- _To be done_
Which lines in the records below contain the word "rendered"? Copy each of them.

═══ Data section

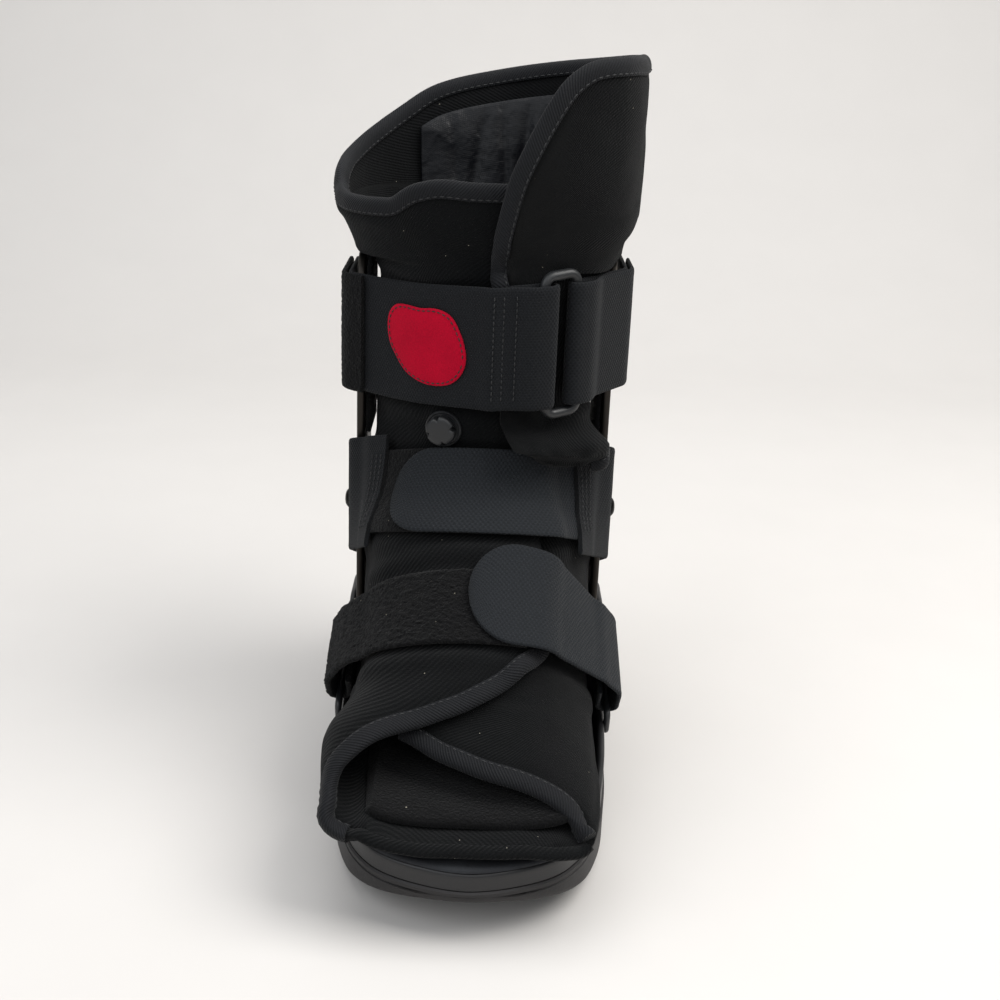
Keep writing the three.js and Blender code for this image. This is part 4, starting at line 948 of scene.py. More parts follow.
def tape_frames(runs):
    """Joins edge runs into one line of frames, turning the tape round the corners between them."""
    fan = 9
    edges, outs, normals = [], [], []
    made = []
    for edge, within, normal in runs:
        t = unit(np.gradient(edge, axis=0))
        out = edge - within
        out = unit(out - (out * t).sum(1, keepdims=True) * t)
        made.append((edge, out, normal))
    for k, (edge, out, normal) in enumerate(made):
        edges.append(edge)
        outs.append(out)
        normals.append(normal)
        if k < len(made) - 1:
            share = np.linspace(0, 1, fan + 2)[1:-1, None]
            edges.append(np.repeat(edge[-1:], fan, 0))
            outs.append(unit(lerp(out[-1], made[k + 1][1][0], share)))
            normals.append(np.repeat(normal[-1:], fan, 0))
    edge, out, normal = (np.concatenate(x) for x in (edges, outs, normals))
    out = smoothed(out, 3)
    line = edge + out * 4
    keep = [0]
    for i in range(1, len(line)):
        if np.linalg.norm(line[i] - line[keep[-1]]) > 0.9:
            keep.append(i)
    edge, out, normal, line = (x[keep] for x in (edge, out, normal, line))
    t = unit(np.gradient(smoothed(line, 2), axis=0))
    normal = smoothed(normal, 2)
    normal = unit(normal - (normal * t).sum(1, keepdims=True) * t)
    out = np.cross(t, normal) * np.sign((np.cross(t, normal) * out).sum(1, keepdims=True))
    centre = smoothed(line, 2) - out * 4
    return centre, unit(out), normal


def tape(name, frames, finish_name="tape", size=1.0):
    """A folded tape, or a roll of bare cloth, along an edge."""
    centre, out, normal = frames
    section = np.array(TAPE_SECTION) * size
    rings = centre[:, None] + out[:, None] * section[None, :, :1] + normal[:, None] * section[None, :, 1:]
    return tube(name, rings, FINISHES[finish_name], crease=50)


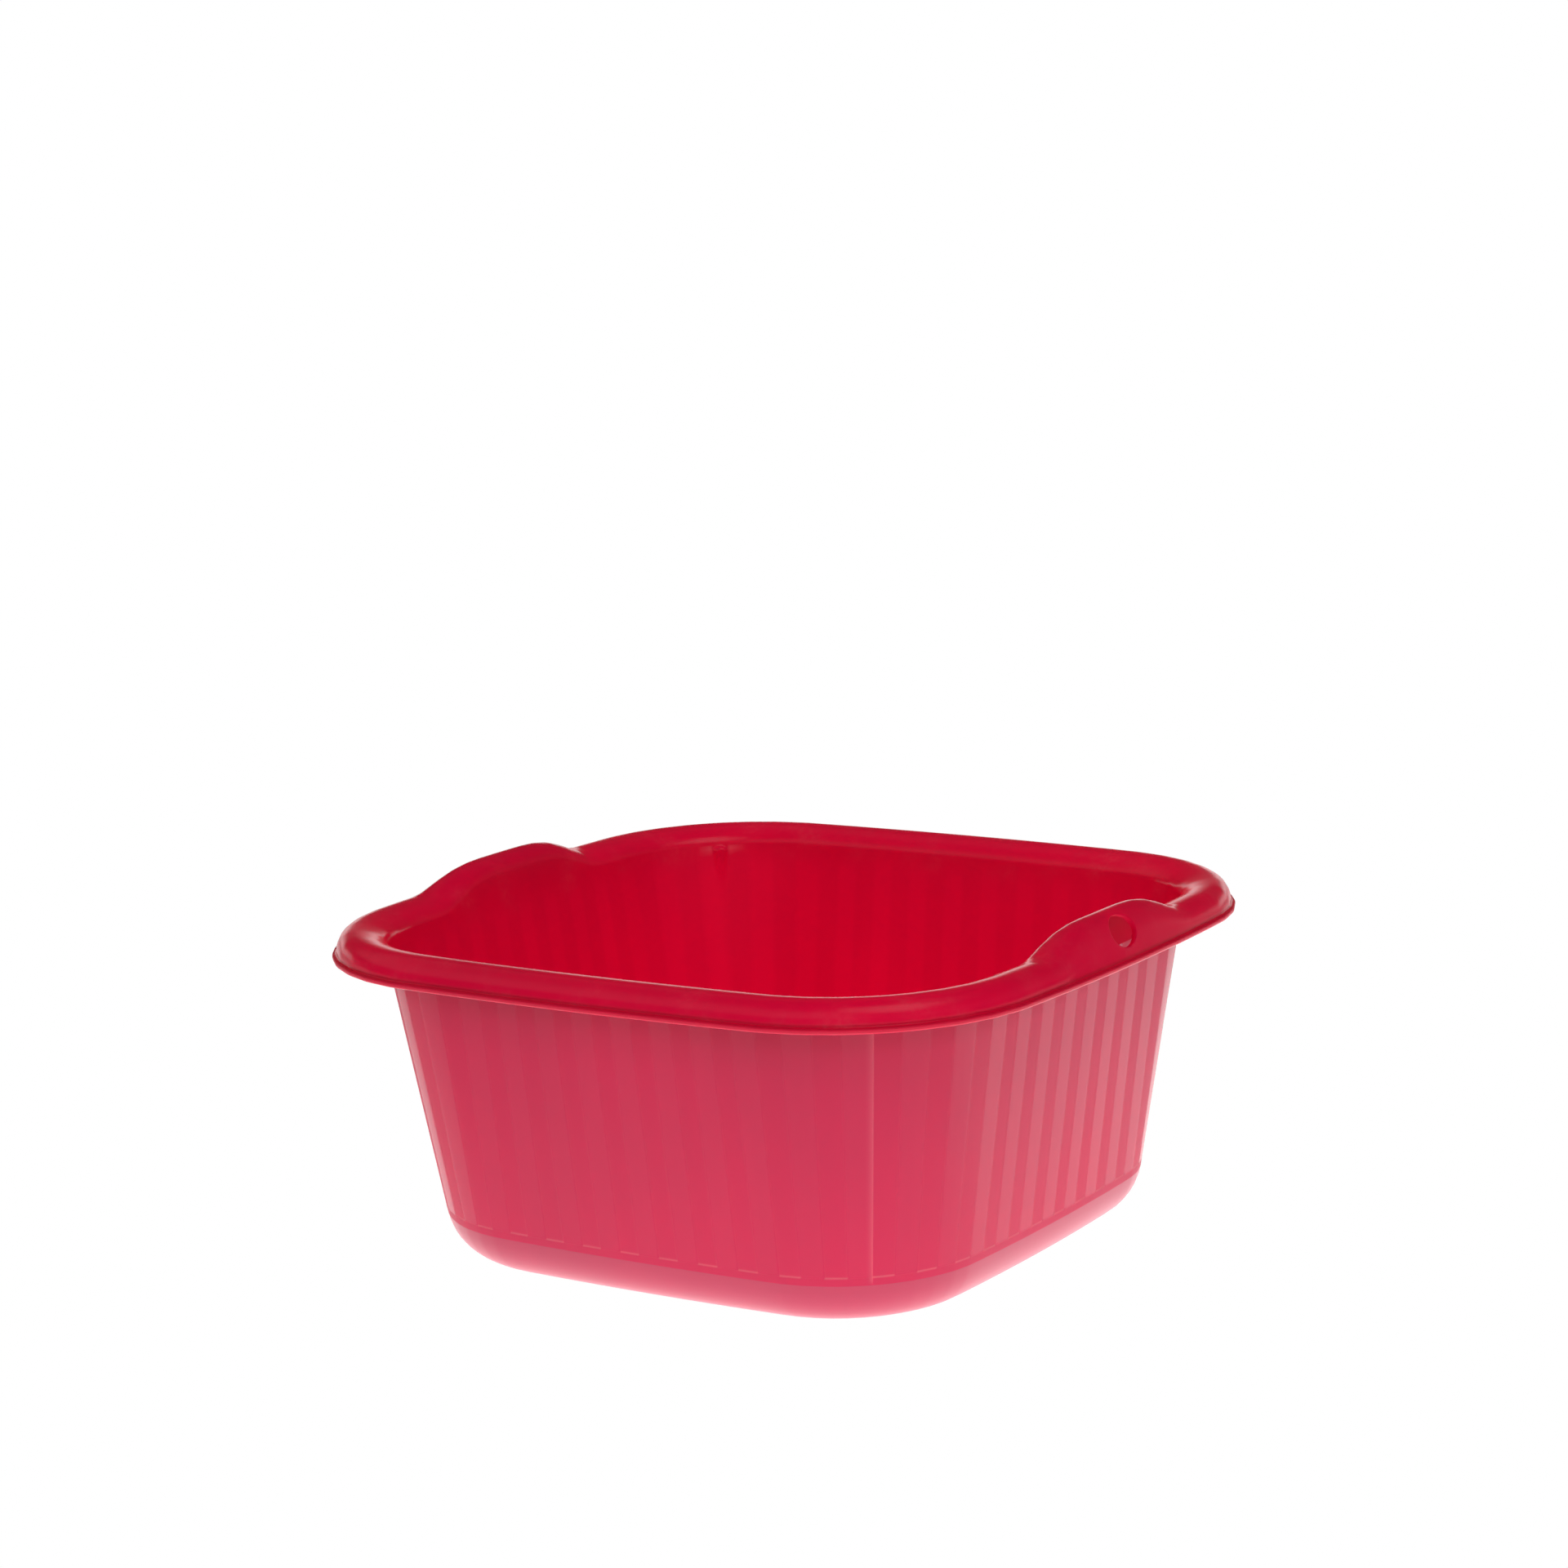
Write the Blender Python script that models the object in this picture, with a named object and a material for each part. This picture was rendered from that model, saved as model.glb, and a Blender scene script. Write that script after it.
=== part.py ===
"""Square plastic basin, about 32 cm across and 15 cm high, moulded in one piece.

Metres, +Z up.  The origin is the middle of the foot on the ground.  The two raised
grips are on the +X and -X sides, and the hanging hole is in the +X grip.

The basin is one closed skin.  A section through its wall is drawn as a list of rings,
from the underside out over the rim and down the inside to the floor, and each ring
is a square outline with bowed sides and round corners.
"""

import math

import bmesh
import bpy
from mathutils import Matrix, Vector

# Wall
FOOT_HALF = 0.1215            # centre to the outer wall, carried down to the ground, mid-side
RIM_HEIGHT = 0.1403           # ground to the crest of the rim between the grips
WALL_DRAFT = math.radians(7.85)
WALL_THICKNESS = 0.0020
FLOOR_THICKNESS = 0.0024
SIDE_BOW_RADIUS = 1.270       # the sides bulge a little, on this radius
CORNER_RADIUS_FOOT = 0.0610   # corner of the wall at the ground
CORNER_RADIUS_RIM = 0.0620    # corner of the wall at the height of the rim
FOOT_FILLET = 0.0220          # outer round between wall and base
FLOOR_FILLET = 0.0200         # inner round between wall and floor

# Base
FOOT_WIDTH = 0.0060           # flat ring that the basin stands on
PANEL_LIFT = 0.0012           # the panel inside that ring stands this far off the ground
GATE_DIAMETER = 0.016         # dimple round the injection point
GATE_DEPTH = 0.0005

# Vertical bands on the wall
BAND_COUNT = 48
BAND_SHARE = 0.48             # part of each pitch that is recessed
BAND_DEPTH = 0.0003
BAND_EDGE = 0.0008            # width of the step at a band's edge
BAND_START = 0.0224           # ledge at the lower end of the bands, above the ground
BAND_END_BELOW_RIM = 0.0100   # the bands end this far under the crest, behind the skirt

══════
═══ Data section

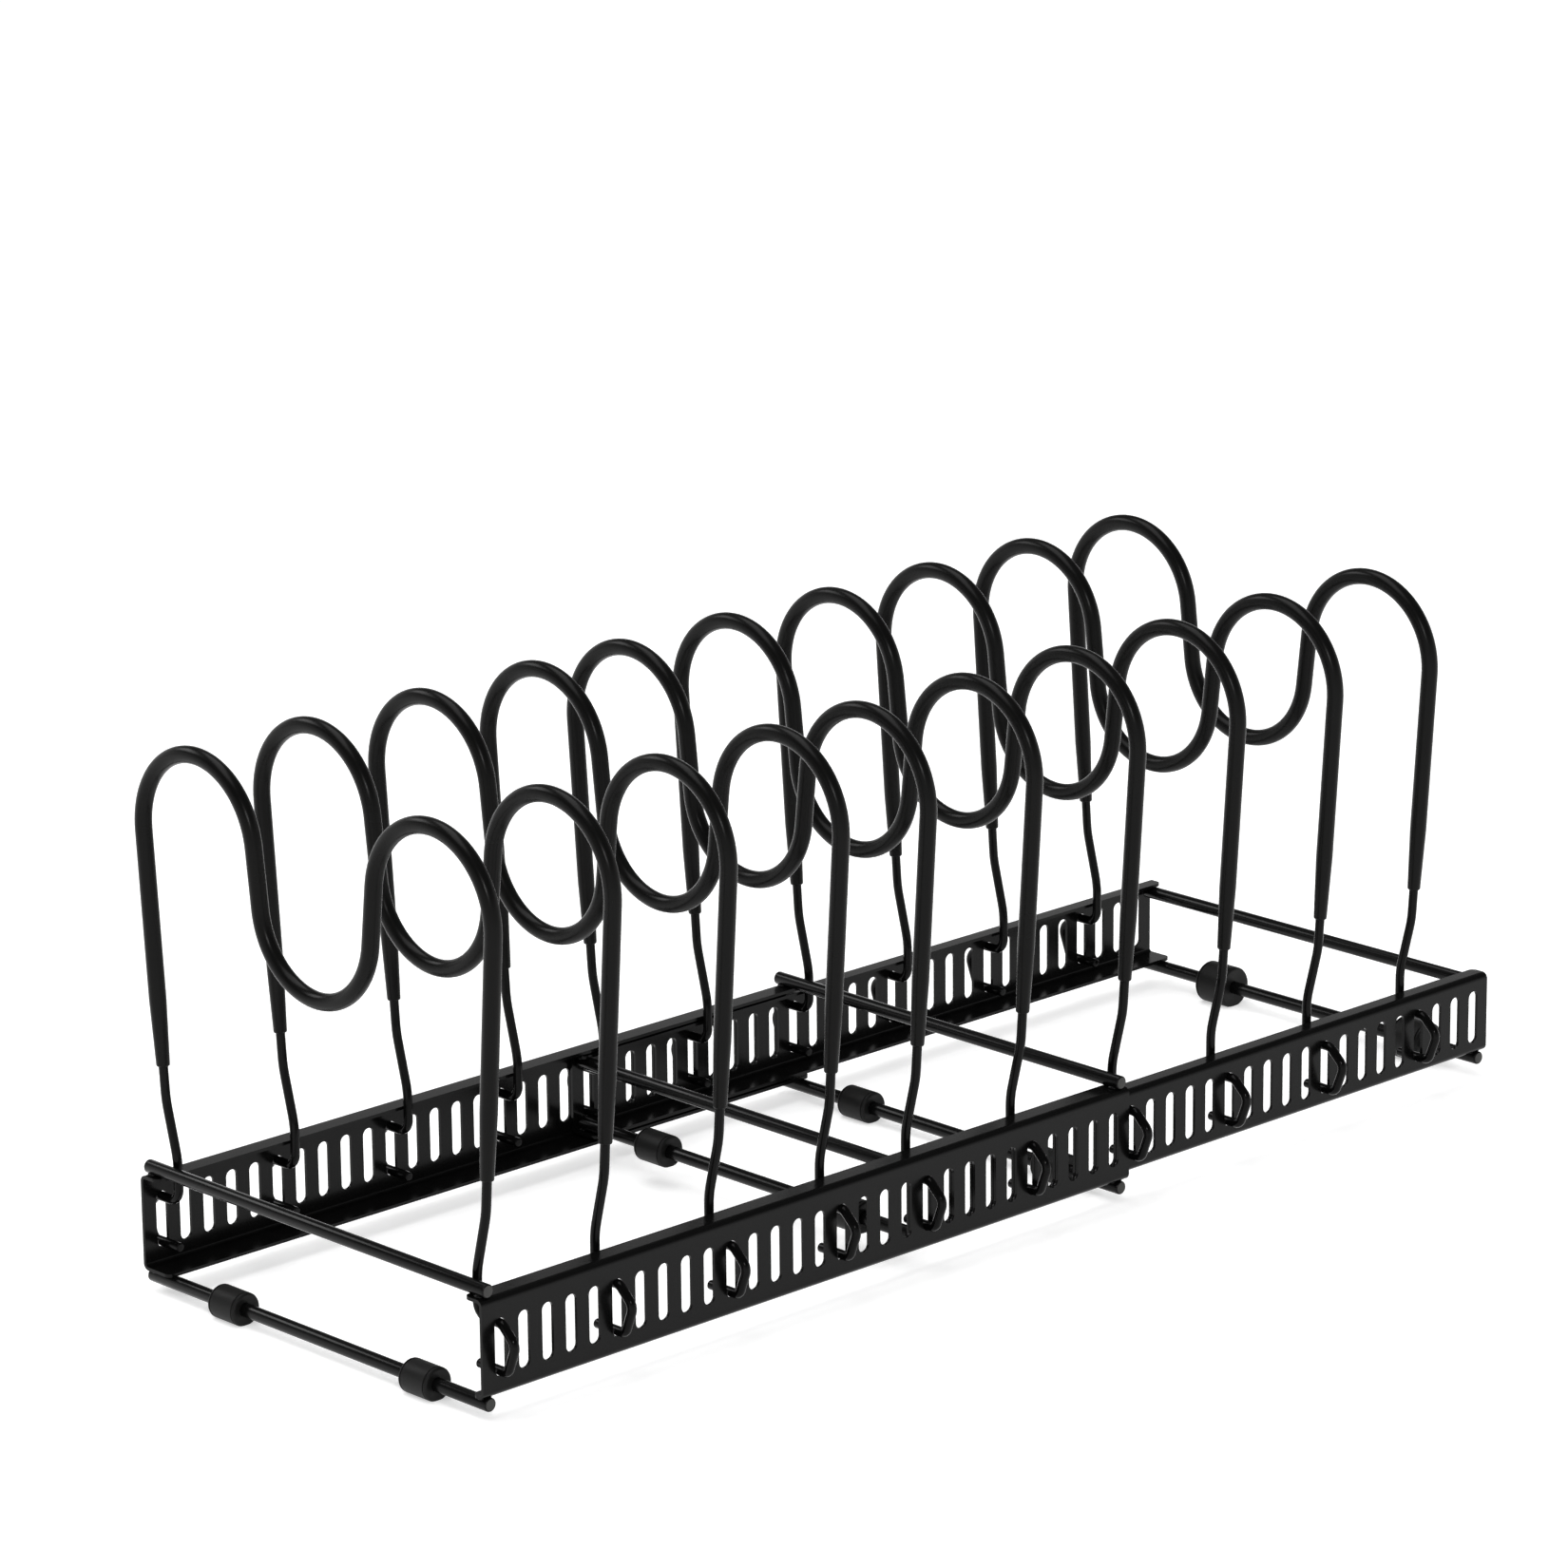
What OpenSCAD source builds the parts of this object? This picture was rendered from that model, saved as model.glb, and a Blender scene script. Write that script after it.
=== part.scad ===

══════

- _Task output_
Write the Blender Python script that models the object in this picture, with a named object and a material for each part. This picture was rendered from that model, saved as model.glb, and a Blender scene script. Write that script after it.
What OpenSCAD source builds the parts of this object? This picture was rendered from that model, saved as model.glb, and a Blender scene script. Write that script after it.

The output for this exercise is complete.